Give back, unchanged, the line with "points = [vertex.co", the line with "return high - low", and every line between them, and no other line.

Material provided:
>> Start
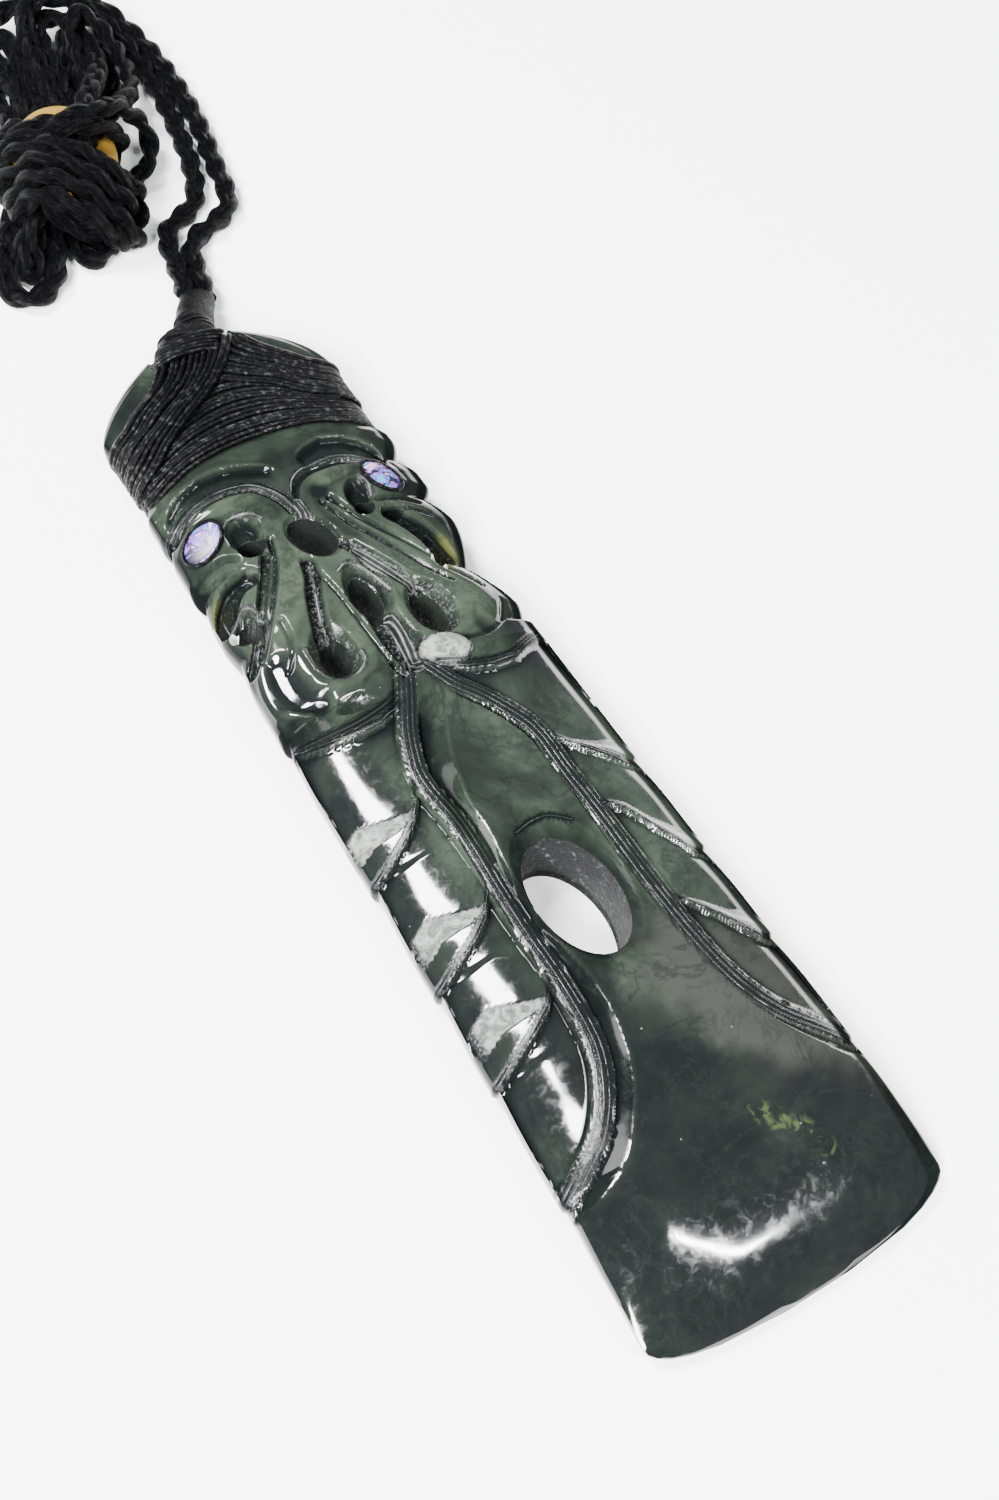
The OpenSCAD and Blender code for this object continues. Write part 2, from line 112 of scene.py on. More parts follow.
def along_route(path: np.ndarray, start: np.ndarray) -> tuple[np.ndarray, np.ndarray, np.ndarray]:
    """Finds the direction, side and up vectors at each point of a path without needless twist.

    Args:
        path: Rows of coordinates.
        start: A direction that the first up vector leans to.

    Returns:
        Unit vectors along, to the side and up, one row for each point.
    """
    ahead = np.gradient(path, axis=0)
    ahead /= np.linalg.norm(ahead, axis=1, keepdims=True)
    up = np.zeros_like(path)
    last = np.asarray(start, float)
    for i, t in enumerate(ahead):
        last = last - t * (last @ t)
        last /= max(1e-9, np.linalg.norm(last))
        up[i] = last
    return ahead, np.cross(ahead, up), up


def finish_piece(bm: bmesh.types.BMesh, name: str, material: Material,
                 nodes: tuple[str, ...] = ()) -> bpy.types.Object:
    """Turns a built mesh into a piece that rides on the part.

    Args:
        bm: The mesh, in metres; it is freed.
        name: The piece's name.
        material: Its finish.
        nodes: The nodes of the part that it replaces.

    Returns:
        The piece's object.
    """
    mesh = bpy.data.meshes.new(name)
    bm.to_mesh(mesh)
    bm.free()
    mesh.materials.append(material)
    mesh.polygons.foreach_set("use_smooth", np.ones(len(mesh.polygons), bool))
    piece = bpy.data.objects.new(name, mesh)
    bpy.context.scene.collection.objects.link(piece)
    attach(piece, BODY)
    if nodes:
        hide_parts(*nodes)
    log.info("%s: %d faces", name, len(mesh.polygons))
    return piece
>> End
>> Start
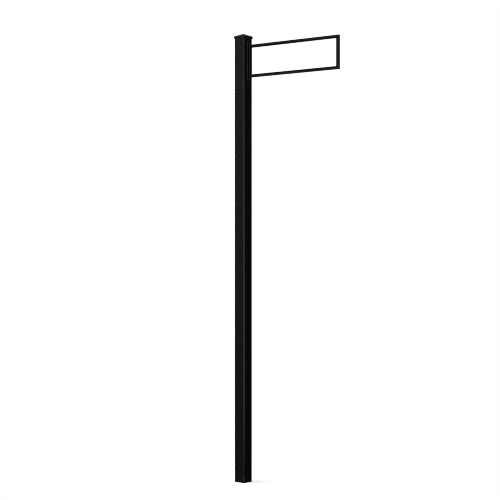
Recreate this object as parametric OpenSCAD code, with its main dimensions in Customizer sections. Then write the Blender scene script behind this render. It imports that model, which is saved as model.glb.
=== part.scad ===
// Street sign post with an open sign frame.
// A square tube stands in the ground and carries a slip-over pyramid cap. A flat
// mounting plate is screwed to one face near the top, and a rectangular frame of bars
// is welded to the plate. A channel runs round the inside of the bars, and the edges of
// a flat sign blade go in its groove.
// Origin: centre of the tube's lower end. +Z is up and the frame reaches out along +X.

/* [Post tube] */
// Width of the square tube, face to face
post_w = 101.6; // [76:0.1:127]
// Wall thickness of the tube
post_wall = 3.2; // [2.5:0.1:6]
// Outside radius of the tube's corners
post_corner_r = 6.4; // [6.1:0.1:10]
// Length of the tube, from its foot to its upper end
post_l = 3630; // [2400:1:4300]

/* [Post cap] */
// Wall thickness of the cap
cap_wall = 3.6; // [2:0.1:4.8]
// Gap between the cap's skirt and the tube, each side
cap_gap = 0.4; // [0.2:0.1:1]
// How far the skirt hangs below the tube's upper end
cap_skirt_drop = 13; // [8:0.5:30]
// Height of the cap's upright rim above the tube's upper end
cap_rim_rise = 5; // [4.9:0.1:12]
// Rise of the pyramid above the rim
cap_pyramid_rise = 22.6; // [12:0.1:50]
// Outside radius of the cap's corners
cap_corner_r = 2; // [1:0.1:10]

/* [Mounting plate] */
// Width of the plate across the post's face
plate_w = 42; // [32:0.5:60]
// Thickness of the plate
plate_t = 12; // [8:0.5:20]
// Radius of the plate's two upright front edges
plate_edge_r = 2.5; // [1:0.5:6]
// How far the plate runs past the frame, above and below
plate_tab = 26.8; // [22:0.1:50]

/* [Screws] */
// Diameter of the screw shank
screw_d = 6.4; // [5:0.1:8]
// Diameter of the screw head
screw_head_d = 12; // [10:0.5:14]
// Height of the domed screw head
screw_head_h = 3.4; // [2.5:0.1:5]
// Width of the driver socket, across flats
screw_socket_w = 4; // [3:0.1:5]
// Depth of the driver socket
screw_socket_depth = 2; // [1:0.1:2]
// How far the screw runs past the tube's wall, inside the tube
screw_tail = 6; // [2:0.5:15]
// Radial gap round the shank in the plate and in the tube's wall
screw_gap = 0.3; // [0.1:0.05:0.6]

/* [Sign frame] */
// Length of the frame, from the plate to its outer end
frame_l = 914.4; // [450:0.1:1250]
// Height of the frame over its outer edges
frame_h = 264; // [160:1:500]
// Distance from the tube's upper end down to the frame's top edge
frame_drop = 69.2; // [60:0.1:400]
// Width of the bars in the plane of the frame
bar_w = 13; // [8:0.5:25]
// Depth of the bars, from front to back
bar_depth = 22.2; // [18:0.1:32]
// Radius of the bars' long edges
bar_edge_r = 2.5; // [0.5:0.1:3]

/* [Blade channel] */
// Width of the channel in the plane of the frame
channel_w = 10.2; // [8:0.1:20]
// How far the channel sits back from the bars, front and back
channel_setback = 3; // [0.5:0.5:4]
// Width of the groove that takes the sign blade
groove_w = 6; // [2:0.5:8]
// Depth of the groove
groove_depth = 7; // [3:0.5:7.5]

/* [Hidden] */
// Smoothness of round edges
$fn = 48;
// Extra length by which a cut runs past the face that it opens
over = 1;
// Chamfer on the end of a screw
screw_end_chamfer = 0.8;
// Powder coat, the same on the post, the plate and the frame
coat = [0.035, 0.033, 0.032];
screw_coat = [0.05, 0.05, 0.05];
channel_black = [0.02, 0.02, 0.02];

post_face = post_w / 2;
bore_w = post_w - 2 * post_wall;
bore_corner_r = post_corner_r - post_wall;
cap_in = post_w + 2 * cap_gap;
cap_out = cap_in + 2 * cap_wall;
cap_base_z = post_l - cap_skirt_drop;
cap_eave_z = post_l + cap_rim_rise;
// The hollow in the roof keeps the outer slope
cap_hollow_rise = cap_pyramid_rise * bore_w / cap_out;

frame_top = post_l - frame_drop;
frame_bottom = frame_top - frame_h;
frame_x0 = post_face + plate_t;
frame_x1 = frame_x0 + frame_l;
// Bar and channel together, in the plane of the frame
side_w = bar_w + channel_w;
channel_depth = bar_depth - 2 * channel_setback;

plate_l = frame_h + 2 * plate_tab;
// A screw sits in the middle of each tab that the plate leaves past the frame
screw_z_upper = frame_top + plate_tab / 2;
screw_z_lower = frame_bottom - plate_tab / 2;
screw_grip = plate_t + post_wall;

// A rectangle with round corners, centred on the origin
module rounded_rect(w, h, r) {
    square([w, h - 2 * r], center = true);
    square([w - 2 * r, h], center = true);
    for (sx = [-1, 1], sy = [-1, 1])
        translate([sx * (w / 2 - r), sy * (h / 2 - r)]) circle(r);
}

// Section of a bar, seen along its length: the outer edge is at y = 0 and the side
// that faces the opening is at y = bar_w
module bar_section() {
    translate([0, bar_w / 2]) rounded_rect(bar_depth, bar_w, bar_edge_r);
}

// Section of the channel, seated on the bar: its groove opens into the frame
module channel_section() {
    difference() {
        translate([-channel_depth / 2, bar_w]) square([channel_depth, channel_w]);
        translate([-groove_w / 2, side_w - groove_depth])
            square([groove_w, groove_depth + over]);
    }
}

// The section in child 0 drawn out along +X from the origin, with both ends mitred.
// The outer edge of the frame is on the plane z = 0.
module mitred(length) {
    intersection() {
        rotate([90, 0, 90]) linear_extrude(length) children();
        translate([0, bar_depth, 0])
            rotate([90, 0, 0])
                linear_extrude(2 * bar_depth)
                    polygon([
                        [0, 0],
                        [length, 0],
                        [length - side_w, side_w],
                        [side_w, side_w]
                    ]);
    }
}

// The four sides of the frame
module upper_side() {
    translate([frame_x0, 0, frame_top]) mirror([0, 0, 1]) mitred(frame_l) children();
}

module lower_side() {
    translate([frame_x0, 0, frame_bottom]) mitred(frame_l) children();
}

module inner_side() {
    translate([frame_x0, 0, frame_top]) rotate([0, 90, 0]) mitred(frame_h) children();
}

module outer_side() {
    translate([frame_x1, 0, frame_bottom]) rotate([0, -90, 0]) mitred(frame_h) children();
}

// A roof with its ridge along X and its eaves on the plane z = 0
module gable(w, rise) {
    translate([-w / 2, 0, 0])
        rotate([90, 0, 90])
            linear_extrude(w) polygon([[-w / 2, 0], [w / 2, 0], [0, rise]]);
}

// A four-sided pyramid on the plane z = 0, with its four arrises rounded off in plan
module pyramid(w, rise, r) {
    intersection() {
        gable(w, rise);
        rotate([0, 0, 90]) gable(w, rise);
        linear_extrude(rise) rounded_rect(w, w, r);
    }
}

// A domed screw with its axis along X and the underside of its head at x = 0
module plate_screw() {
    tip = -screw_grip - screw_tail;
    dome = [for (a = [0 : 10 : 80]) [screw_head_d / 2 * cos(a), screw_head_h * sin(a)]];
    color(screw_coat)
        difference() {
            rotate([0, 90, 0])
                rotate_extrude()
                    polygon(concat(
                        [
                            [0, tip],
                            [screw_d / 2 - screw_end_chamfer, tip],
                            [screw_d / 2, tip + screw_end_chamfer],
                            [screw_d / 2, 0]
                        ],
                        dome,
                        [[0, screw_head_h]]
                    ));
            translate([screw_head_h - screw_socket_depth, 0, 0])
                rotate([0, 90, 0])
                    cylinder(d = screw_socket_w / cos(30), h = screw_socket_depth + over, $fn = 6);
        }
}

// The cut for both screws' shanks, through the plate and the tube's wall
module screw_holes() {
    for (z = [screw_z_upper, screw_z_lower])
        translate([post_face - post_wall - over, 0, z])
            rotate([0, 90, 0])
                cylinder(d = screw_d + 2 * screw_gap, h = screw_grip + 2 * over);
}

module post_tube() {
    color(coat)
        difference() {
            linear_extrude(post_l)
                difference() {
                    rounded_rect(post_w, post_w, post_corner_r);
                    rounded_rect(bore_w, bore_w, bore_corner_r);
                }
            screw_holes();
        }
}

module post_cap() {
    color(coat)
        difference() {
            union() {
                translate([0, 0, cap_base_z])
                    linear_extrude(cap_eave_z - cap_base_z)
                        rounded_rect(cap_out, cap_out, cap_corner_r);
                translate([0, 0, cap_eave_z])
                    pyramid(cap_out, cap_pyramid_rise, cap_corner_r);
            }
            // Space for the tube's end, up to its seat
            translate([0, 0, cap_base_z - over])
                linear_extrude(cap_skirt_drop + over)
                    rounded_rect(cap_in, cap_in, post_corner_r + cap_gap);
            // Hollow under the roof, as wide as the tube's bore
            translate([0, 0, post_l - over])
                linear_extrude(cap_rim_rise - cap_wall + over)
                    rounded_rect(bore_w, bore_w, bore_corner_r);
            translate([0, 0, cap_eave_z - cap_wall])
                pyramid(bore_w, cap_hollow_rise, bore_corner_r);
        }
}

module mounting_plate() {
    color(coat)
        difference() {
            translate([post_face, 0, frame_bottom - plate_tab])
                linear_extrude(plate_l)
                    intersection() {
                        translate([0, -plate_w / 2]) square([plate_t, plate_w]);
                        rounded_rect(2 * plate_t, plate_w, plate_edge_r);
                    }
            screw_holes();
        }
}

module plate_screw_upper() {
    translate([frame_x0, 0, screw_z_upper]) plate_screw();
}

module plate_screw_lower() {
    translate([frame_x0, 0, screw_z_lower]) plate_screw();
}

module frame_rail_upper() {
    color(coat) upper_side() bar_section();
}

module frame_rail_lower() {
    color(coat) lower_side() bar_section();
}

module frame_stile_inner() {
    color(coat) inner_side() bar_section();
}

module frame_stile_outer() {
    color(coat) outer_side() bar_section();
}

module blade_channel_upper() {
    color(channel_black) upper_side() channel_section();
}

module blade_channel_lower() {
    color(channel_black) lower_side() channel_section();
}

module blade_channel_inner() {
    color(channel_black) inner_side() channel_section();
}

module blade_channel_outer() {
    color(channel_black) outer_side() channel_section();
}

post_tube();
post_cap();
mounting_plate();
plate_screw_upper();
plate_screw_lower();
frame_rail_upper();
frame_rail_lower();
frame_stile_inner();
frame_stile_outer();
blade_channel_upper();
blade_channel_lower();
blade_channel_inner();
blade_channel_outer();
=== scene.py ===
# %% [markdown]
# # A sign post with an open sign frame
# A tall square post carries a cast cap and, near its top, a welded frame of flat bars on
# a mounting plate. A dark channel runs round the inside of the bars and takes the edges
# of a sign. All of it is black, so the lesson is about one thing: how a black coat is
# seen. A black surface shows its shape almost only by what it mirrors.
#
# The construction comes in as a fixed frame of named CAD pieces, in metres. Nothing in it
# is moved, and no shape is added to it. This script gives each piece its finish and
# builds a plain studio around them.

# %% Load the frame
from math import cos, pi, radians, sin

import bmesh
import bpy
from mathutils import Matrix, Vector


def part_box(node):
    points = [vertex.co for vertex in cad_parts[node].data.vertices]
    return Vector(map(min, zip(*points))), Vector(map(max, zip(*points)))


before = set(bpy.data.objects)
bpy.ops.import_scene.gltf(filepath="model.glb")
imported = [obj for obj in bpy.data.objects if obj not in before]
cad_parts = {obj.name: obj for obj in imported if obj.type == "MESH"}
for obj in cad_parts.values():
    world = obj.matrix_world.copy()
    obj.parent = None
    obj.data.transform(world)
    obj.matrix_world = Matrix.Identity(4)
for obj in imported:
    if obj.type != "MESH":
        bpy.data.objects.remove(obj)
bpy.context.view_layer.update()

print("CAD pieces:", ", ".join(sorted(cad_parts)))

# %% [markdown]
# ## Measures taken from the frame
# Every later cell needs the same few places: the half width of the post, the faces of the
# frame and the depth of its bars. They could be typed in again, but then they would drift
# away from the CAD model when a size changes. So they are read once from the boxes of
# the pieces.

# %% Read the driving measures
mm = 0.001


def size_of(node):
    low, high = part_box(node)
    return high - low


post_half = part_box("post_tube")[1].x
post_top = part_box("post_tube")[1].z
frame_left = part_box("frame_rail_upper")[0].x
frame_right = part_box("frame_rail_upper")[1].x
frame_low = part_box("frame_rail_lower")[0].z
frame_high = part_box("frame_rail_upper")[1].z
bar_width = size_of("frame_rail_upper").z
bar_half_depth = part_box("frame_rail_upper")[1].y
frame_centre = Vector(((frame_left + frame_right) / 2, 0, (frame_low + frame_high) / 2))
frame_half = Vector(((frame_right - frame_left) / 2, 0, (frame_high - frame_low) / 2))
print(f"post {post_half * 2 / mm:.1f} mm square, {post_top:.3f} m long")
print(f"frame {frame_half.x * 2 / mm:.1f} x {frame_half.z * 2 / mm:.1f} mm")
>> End
>> Start
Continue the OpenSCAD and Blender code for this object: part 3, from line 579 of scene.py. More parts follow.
>> End
Reply:
    points = [vertex.co for vertex in cad_parts[node].data.vertices]
    return Vector(map(min, zip(*points))), Vector(map(max, zip(*points)))


before = set(bpy.data.objects)
bpy.ops.import_scene.gltf(filepath="model.glb")
imported = [obj for obj in bpy.data.objects if obj not in before]
cad_parts = {obj.name: obj for obj in imported if obj.type == "MESH"}
for obj in cad_parts.values():
    world = obj.matrix_world.copy()
    obj.parent = None
    obj.data.transform(world)
    obj.matrix_world = Matrix.Identity(4)
for obj in imported:
    if obj.type != "MESH":
        bpy.data.objects.remove(obj)
bpy.context.view_layer.update()

print("CAD pieces:", ", ".join(sorted(cad_parts)))

# %% [markdown]
# ## Measures taken from the frame
# Every later cell needs the same few places: the half width of the post, the faces of the
# frame and the depth of its bars. They could be typed in again, but then they would drift
# away from the CAD model when a size changes. So they are read once from the boxes of
# the pieces.

# %% Read the driving measures
mm = 0.001


def size_of(node):
    low, high = part_box(node)
    return high - low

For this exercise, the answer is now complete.